Fritts wanted to reach out to Hardman early in the season but resisted.
“He seemed to be pressing,” Fritts said. “I didn’t want to bother him because I knew he was probably getting hit from everybody telling him what he should and shouldn’t do and all that. I knew he’d get it worked out.”
Hardman has, it seems. That was particularly important last Saturday as Terry Godwin, the Bulldogs’ leading receiver, was sidelined with a rib injury at the 9:35 mark of the second quarter and did not return.
Smart said afterward he thinks Godwin “will be fine,” but his availability for the Florida game in 12 days is questionable, at least for now.
Hardman is showing the Bulldogs can call his number more if needed.
“I’ve just got to take advantage of the opportunities I get,” Hardman said. “I did that [Saturday]. With Terry Godwin going down, I had to step up. That’s what they expected me to do, and Terry expects me to do the same thing.
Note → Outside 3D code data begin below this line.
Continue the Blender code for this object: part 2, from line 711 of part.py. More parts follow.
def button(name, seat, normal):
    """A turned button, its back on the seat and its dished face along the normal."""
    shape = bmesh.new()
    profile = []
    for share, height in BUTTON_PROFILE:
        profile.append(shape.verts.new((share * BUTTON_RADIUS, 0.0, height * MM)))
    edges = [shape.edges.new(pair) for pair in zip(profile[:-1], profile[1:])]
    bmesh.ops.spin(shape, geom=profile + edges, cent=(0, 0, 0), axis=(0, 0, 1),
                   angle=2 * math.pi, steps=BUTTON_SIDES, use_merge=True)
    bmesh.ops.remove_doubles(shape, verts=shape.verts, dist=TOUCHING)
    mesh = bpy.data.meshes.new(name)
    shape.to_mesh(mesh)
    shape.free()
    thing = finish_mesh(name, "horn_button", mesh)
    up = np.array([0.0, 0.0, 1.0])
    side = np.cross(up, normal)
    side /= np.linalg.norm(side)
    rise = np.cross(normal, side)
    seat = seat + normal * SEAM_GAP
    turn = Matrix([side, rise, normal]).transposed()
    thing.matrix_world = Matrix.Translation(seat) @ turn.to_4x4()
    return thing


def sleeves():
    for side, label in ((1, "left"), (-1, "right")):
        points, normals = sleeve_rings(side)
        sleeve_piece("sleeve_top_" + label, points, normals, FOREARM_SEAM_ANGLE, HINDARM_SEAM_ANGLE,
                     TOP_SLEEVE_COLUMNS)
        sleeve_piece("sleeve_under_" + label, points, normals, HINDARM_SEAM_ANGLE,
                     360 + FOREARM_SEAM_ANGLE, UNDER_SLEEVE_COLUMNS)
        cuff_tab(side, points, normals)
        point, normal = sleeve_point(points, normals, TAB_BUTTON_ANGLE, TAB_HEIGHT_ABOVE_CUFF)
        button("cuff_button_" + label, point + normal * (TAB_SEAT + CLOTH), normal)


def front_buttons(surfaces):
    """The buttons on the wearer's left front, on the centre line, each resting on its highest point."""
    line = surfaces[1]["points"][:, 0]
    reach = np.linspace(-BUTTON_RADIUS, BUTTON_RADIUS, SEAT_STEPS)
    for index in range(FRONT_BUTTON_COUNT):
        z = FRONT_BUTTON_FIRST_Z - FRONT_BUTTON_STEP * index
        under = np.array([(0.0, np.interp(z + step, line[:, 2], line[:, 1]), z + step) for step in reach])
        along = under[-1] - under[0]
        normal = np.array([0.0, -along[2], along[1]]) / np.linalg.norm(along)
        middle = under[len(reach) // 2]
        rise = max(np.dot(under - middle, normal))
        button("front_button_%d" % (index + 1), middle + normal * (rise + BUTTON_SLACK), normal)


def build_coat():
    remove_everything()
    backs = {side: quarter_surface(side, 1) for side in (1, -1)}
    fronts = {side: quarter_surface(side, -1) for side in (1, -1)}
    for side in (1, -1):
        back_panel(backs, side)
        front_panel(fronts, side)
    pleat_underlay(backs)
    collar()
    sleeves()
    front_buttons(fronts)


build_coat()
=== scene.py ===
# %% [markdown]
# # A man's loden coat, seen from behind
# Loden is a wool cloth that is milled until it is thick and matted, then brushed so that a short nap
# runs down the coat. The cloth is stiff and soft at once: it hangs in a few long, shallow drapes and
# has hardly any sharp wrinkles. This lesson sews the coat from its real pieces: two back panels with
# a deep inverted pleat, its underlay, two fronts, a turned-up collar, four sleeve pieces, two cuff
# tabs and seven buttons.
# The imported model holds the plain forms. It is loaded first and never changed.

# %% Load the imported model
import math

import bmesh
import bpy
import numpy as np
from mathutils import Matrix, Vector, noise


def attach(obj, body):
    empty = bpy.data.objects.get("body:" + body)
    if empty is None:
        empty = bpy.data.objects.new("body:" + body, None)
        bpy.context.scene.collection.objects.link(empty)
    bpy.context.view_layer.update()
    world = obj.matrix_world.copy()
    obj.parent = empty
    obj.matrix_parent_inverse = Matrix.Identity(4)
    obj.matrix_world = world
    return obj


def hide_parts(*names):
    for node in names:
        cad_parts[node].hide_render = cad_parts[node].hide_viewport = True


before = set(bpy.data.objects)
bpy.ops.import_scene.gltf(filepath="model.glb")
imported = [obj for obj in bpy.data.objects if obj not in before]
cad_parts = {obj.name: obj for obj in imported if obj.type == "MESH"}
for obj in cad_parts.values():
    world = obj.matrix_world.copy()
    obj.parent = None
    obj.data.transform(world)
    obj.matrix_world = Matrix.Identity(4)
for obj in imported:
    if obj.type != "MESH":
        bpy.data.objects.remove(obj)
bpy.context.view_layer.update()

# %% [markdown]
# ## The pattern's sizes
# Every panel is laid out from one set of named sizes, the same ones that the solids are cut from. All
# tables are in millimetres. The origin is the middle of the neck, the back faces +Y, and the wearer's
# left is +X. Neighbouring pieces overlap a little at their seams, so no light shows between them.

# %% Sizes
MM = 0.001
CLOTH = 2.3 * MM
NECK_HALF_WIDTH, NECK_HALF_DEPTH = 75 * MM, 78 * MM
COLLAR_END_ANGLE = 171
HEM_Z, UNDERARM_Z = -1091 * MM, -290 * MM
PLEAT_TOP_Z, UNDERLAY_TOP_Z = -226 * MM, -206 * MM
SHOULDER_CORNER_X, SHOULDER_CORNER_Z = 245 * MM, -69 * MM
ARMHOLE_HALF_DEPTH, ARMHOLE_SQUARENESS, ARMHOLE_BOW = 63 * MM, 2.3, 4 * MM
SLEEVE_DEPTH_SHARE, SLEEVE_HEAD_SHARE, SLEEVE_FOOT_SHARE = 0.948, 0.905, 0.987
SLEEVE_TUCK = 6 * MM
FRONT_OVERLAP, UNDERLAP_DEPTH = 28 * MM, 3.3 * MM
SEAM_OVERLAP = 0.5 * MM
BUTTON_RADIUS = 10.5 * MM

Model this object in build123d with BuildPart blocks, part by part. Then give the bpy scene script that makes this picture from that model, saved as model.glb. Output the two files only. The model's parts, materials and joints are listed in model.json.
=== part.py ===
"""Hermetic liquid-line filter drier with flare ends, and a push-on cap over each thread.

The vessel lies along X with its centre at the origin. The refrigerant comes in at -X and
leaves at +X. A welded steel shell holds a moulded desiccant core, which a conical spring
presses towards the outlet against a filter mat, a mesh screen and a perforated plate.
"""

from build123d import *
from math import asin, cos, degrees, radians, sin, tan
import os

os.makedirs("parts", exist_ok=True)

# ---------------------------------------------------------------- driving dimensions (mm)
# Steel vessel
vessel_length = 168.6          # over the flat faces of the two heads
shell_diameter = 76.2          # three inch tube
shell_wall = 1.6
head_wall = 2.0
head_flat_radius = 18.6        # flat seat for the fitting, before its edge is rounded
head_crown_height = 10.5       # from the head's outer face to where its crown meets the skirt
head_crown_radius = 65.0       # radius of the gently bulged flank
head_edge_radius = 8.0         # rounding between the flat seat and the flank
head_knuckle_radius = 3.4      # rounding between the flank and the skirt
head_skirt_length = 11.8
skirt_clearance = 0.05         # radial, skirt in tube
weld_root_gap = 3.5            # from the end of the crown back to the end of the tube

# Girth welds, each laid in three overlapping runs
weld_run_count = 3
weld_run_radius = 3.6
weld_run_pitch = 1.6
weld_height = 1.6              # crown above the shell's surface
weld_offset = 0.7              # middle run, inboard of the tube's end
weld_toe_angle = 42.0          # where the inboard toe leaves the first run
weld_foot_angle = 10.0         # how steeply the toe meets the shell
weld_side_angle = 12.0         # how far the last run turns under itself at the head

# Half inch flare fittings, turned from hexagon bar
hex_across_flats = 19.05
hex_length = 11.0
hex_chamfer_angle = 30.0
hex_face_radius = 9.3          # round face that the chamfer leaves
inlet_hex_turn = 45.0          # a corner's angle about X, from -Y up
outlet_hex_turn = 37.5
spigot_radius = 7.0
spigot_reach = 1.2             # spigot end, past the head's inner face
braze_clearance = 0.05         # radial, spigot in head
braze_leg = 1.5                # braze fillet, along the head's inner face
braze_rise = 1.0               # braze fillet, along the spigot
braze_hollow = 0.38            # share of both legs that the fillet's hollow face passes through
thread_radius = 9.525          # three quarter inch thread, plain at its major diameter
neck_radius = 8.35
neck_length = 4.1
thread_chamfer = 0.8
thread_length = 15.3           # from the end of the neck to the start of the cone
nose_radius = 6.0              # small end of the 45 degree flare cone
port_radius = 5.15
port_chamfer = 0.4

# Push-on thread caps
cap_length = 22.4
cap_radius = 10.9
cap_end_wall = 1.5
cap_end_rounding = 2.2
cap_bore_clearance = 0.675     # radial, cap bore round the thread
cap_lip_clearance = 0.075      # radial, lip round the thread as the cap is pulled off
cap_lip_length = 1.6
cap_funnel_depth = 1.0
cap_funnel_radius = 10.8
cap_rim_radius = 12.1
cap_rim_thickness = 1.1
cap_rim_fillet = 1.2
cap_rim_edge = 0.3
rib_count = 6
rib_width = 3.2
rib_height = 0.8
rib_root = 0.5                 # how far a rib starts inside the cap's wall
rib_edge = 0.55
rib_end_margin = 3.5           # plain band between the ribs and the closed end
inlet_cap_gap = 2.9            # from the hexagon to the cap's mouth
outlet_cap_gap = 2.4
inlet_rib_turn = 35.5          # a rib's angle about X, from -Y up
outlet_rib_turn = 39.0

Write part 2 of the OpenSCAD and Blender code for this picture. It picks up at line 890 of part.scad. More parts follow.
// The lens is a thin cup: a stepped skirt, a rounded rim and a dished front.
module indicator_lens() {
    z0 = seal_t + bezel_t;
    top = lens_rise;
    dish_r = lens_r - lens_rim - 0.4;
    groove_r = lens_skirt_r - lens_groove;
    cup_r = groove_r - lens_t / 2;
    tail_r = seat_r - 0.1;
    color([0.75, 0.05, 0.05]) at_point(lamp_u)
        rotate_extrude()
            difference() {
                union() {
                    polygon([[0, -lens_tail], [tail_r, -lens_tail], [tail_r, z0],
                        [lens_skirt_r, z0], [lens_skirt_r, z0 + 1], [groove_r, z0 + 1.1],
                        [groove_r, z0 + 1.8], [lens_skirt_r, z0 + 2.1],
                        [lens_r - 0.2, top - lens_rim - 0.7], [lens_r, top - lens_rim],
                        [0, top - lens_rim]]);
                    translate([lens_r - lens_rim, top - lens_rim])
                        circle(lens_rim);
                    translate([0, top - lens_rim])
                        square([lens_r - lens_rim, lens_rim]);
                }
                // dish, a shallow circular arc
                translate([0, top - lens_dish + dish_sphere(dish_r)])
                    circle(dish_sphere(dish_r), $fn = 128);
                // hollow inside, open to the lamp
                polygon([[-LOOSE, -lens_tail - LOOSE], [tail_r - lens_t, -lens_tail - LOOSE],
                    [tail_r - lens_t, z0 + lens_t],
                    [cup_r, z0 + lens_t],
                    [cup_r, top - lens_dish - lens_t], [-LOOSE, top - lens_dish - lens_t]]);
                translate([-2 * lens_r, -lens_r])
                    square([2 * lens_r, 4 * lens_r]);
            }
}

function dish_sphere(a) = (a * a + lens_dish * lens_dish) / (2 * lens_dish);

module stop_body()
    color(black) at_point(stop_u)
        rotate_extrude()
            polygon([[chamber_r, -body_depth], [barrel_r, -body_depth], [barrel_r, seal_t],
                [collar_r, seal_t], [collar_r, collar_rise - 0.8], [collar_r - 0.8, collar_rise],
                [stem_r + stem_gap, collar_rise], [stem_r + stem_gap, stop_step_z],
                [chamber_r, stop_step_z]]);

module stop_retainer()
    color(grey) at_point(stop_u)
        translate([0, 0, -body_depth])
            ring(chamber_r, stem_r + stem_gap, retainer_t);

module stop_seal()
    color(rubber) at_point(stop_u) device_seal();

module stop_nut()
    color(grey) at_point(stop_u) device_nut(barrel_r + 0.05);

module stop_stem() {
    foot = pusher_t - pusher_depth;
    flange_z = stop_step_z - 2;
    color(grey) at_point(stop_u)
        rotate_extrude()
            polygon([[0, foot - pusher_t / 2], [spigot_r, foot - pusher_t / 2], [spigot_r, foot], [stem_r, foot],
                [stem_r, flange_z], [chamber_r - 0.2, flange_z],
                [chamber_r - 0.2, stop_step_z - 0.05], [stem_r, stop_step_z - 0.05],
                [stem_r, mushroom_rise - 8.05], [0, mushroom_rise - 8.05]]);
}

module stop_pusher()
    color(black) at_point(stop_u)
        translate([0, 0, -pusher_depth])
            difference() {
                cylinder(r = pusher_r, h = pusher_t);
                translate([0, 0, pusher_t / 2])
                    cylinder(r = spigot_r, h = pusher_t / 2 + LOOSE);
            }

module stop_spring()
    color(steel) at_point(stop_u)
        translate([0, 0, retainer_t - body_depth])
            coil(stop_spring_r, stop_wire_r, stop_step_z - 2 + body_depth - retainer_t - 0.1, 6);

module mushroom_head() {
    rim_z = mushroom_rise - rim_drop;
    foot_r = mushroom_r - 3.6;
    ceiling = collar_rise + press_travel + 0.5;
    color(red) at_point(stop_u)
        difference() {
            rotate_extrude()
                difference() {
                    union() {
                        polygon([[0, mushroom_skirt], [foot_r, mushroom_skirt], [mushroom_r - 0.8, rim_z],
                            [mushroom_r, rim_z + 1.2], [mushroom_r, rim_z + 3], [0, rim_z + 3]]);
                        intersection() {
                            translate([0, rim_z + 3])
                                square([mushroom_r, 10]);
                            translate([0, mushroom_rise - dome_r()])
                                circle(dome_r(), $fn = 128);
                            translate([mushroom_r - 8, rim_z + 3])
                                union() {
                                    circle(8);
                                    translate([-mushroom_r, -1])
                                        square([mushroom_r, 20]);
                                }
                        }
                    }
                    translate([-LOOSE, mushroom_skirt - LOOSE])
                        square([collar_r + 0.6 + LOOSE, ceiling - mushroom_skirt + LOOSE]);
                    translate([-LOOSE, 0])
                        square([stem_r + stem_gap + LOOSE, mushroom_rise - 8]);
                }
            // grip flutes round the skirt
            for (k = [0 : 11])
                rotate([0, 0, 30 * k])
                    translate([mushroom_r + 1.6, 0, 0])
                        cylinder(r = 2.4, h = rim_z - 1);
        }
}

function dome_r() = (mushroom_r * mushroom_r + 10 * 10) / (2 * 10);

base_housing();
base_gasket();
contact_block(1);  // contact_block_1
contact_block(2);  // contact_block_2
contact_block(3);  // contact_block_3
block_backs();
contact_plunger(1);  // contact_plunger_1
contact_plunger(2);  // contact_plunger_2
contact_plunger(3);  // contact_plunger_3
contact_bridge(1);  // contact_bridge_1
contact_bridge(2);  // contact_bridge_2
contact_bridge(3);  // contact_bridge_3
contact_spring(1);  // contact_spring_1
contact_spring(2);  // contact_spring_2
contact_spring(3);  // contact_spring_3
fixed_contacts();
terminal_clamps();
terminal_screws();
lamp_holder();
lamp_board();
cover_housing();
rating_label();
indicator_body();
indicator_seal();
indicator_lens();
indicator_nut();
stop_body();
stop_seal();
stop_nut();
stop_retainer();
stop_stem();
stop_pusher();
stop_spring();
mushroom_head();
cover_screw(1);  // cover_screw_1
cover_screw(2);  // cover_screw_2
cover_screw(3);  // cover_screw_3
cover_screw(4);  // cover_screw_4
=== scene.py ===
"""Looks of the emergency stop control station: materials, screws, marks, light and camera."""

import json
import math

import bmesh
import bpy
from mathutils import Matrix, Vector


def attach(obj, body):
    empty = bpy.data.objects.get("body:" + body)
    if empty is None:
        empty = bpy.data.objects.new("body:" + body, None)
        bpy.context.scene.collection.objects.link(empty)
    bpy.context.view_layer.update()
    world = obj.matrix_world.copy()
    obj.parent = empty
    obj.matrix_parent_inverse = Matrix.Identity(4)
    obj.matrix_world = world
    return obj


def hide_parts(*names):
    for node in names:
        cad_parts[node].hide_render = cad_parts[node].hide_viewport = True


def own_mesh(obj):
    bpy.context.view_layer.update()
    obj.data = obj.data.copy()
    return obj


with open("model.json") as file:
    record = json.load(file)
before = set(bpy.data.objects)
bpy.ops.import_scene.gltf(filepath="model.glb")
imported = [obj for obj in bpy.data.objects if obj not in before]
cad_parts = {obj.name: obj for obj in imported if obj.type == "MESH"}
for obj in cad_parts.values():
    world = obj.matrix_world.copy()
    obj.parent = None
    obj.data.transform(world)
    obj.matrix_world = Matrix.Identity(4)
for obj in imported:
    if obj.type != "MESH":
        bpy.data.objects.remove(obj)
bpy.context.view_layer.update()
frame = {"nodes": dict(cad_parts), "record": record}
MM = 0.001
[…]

So I just had to do what I had to do.”
That’s helping the Georgia offense do what it needs to do as well. As the season progresses, the stakes continue to rise, and opponents increasingly are going to force the Bulldogs to throw the football by loading up to stop the running game.
Hardman is more than happy to help in that regard.
“It felt good just to open up the offense just a little bit more,” he said. “Got my feet wet a little bit more on the ground. Just showing what I’m capable of doing.”
There’s an old friend back in Elberton who never has doubted that. Fritts is taking a lot of delight in watching his old quarterback run with the ball under his arm again. And he, too, is marveling at what he sees.
“I told my wife as we were watching the game on TV, ‘Man, he’s faster than all those fast guys,’ ” Fritts said, laughing. “I’ve seen him make runs like that since middle school. But I was certainly thrilled to see him break about and have a game that we all knew he could have.”
Smart will second that emotion.
“Mecole is a very attentive player who’s very passionate about the game,” Smart said. “I love the way he approaches each practice and the way he works. I hope that gives him a little more confidence so he continues to grow.”